В голове: “Надо известить научные круги: обсерваторию, академию. Но как бы не попасть впросак. Может, это аттракцион такой. Как жаль, что нет Физика с его кинокамерой. Была бы документация, предмет для разговора Завтра притащу его…”

— Граве, я считаю, что прежде всего… Где вы, Граве?

Исчез! И когда он ступил на плиту? Не заметил даже.

“Обязанности, гранки, вёрстка, воспитание. Круглолицая жена, круглолицый сын… Научные круги подберут достойных. А что же, я себе не доверяю, что ли? Скорее Граве нельзя доверять — эмигрант, что у него там на уме? Разве может он единолично представлять человечество на звёздах? Боязно? Но чего я боюсь? Три четверти позади, четвертью рискую, пустяк…”

И я ступил на плиту мокрыми подошвами. Левой на левый след, правой на правый.

Прожгло насквозь.

Очень больно было, очень!

ИЗ КОСМИЧЕСКОГО БЛОКНОТА

Прожгло насквозь!

Будто тысячи раскалённых проволочек пронзили тело, опалили голову, руки, ноги, каждую точку кожи, каждую клеточку внутри. Пронзили и застряли, оставили боль всех сортов. Саднило, ныло, дёргало, кололо, рвало, царапало. Жгло глаза, горела кожа, ломило кости и зубы. С болью является в мир человек, с болью явился я в тот мир. Только за первое рождение отстрадала моя мать, а сейчас я сам корчился и охал.

Кошмары.

Глаза воспалены, голова разламывается. Не знаю, кто отвечает за бред: зрение или мозг? В щёлках между опухших век проплывают страшные призраки — помесь зоопарка с фильмами ужасов: змеи в пенсне, хохлатые птицы с клювом, намазанным губной помадой, жуки с моноклями, мохнатые чертенята, рыбы с подведёнными глазами, ежи с клешнями на колючках, спруты в шляпах и что-то бесформенное, стреляющее молниями, студенистый мешок с крыльями.
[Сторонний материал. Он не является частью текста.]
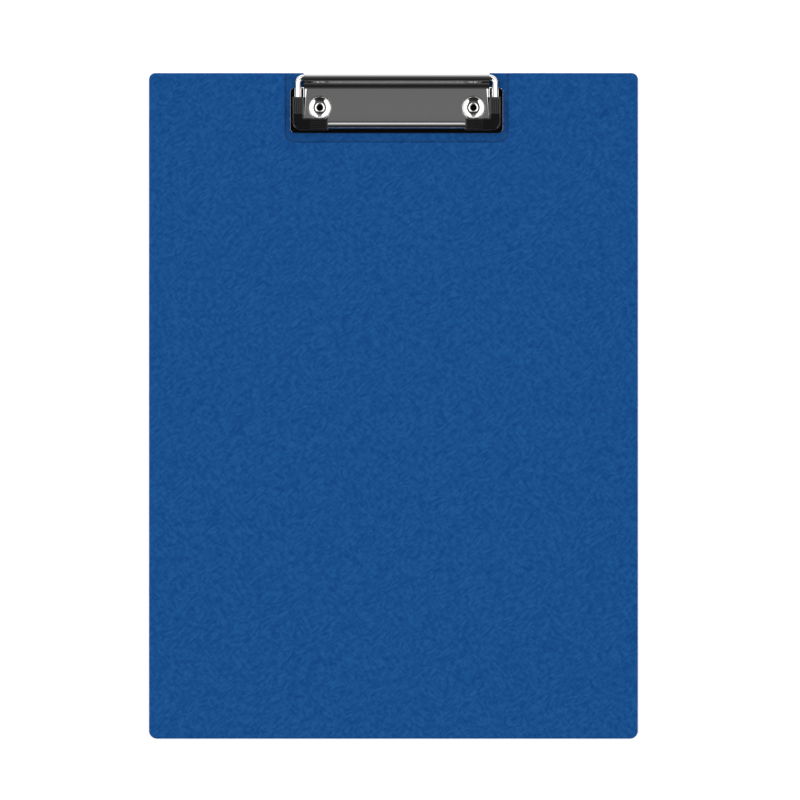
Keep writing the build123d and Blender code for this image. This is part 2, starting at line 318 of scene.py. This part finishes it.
# ---- Meshes ----
def piece(name, points, faces, material, body, node, sharp=35.0, normals=None):
    """A finished mesh piece that rides on a body and stands for one CAD node."""
    mesh = bpy.data.meshes.new(name)
    mesh.from_pydata([[c * MM for c in point] for point in points], [], faces)
    mesh.shade_smooth()
    if normals:
        mesh.normals_split_custom_set([normal for face in normals for normal in face])
    else:
        mesh.set_sharp_from_angle(angle=math.radians(sharp))
    mesh.materials.append(material)
    made = bpy.data.objects.new(name, mesh)
    bpy.context.scene.collection.objects.link(made)
    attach(made, body)
    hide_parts(node)
    return made


def joined(rings, looped=True):
    """The points of equal rings and the faces between each ring and the next."""
    count = len(rings[0])
    points = [point for ring in rings for point in ring]
    faces = []
    for row in range(len(rings) - 1):
        for i in range(count if looped else count - 1):
            j = (i + 1) % count
            a, b = row * count, (row + 1) * count
            faces.append((a + i, a + j, b + j, b + i))
    return points, faces


def lathe_rings(profile, x, y, segments=96):
    """A profile of (radius, height) turned about a vertical axis."""
    turns = [math.tau * i / segments for i in range(segments)]
    return [[(x + radius * math.cos(a), y + radius * math.sin(a), height) for a in turns]
            for radius, height in profile]


def closed_ends(rings):
    """Equal rings joined into one skin, with a face over the first and the last."""
    points, faces = joined(rings)
    count = len(rings[0])
    faces.append(tuple(reversed(range(count))))
    faces.append(tuple(range(len(points) - count, len(points))))
    return points, faces


def arc(centre, radius, start, end, step=6.0):
    """Points along an arc, both ends included. Angles are in radians."""
    count = max(2, math.ceil(abs(math.degrees(end - start)) / step))
    turns = [start + (end - start) * i / count for i in range(count + 1)]
    return [(centre[0] + radius * math.cos(a), centre[1] + radius * math.sin(a)) for a in turns]


def steps(start, *runs):
    """Values along an axis: each run is (end, step)."""
    values = [start]
    for end, step in runs:
        count = max(1, round(abs(end - values[-1]) / step))
        first = values[-1]
        values += [first + (end - first) * (i + 1) / count for i in range(count)]
    return values


def smooth(value):
    value = min(1.0, max(0.0, value))
    return value * value * (3 - 2 * value)


# ---- Front cover: one skin from the recess over the edges to the turned-in strip ----
def recess_drop(x, y):
    """How far the recess has pressed the face down here."""
    across = abs(x - CLIP_X)
    from_side = across - (RECESS_HALF - RECESS_CORNER)
    from_low = RECESS_LOW + RECESS_CORNER - y
    if from_side > 0 and from_low > 0:
        inside = RECESS_CORNER - math.hypot(from_side, from_low)
    else:
        inside = min(RECESS_HALF - across, y - RECESS_LOW)
    share = min(1.0, max(0.0, inside / RECESS_SLOPE))
    return RECESS_DEPTH * (1 - (1 - share) ** 2)


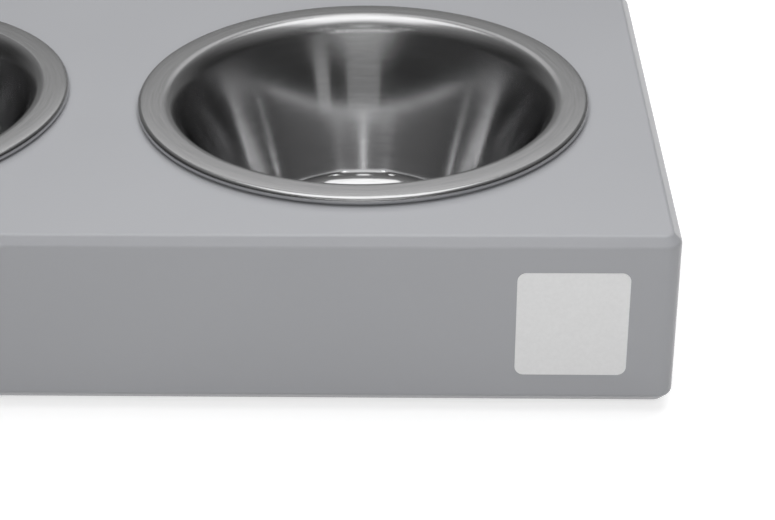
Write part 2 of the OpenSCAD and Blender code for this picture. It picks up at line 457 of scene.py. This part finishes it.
FEET = [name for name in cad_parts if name.startswith("foot_") and name != "foot_screws"]
FOOT_TAPER = 0.001
FOOT_EDGE = 0.0006
FOOT_EDGE_STEPS = 5
FOOT_BORE_R = 0.0017
FOOT_RECESS_R = 0.0037
FOOT_RECESS = 0.0017
FOOT_RING = ((0.0064, 0.0), (0.0061, 0.00035), (0.0054, 0.00035), (0.0051, 0.0))
FOOT_STEPS = 64
FOOT_SMOOTH = math.radians(40)
RUBBER_DARK = (0.012, 0.012, 0.013, 1)
RUBBER_PALE = (0.026, 0.026, 0.027, 1)
RUBBER_ROUGH = 0.62


def arc_points(centre_r, centre_z, radius, start, end, count):
    """Points of an arc in a turned section, as (radius from the axis, height)."""
    points = []
    for i in range(count + 1):
        angle = math.radians(start + (end - start) * i / count)
        points.append((centre_r + radius * math.cos(angle), centre_z + radius * math.sin(angle)))
    return points


def spin_section(name, centre_x, centre_y, section, steps):
    """Draws a section point by point and spins it round an upright axis."""
    bpy.ops.object.select_all(action="DESELECT")
    bpy.ops.mesh.primitive_plane_add(size=0.01, location=(0, 0, 0))
    piece = bpy.context.object
    piece.name = name
    piece.data.name = name
    bpy.ops.object.mode_set(mode="EDIT")
    bpy.ops.mesh.select_mode(type="VERT")
    bpy.ops.mesh.select_all(action="SELECT")
    bpy.ops.mesh.merge(type="CENTER")
    first_r, first_z = section[0]
    bpy.ops.transform.translate(value=(centre_x + first_r, centre_y, first_z))
    for (from_r, from_z), (to_r, to_z) in zip(section, section[1:]):
        bpy.ops.mesh.extrude_region_move(
            TRANSFORM_OT_translate={"value": (to_r - from_r, 0, to_z - from_z)}
        )
    bpy.ops.mesh.select_all(action="SELECT")
    bpy.ops.mesh.spin(
        steps=steps,
        angle=2 * math.pi,
        center=(centre_x, centre_y, 0),
        axis=(0, 0, 1),
        use_auto_merge=True,
    )
    bpy.ops.mesh.select_all(action="SELECT")
    bpy.ops.mesh.remove_doubles(threshold=WELD)
    bpy.ops.mesh.normals_make_consistent(inside=False)
    bpy.ops.object.mode_set(mode="OBJECT")
    bpy.ops.object.origin_set(type="ORIGIN_CURSOR")
    return piece


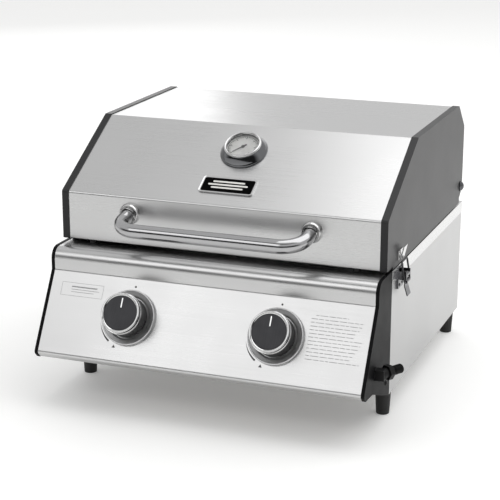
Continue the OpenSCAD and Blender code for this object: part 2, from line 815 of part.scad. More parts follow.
module thermo_bezel() color(chrome) place() on_lid_slope(thermo_up)
  rotate_extrude() polygon([
    [thermo_glass_r, 0], [thermo_r, 0], [thermo_r, 1.6], [thermo_r - 1, 3],
    [thermo_glass_r + 3, thermo_h - 1.5], [thermo_glass_r + 2, thermo_h - 0.3],
    [thermo_glass_r + 0.5, thermo_h], [thermo_glass_r - 0.8, thermo_h - 0.6],
    [thermo_glass_r - 0.8, thermo_glass_z + 2], [thermo_glass_r, thermo_glass_z + 2]]);

module thermo_body() color(steel) place() on_lid_slope(thermo_up) difference() {
  union() {
    cylinder(r = thermo_glass_r, h = thermo_dial_z);
    translate([0, 0, -14]) cylinder(r = thermo_thread_r, h = 15);
    translate([0, 0, -60]) cylinder(r = 3, h = 50);
  }
  translate([0, 0, thermo_dial_z - 3]) cylinder(r = needle_hole_r, h = 4);
}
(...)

Но страшней всего, противнее всего то, что напоминает человека: сухопарые скелеты с черепом, туго обтянутым зеленоватой пятнистой кожей, отвратительные живые мертвецы.

— Прочь! — кричу я истошно. — Уберите! Не верю. — И чей-то голос зудит монотонно: “Ана-под, анапод, дайте же ему анапод!” — “Дайте ему анапод”, — повторяю я, чувствуя, что моё спасение в этом непонятном слове. Прохладные пальцы ложатся на горячий лоб…

…Обыкновенная больничная палата. Миловидные сестры в чистеньких халатах, туго перехваченных в талии. Молодой врач с бородкой рассматривает шприц на свет.

Боль отпускает. Я уже могу глубоко вздохнуть не ойкнув. Покой после усталости. Ощущение комфорта, даже какой-то удачливости. Кожа горит, но в палате прохладно, тянет ветерок от неслышного вентилятора. Пересохло во рту, тут же капельки оседают на губы. Есть захотелось, что-то вкусное льётся в рот. Приятная предупредительность судьбы. Я даже испытываю её, заказываю: “Хорошо бы, сестра принесла попить, хорошо бы кисленькое”. А если затребовать невозможное: “Хочу быть дома”. И вижу, представьте себе, книжные полки с подписными изданиями, лифчик на письменном столе и взвод солдатиков под подушкой. Вижу, хотя понимаю, что это сон. Что бы ещё заказать? Трудно придумывать с головной болью. Дайте меню снов.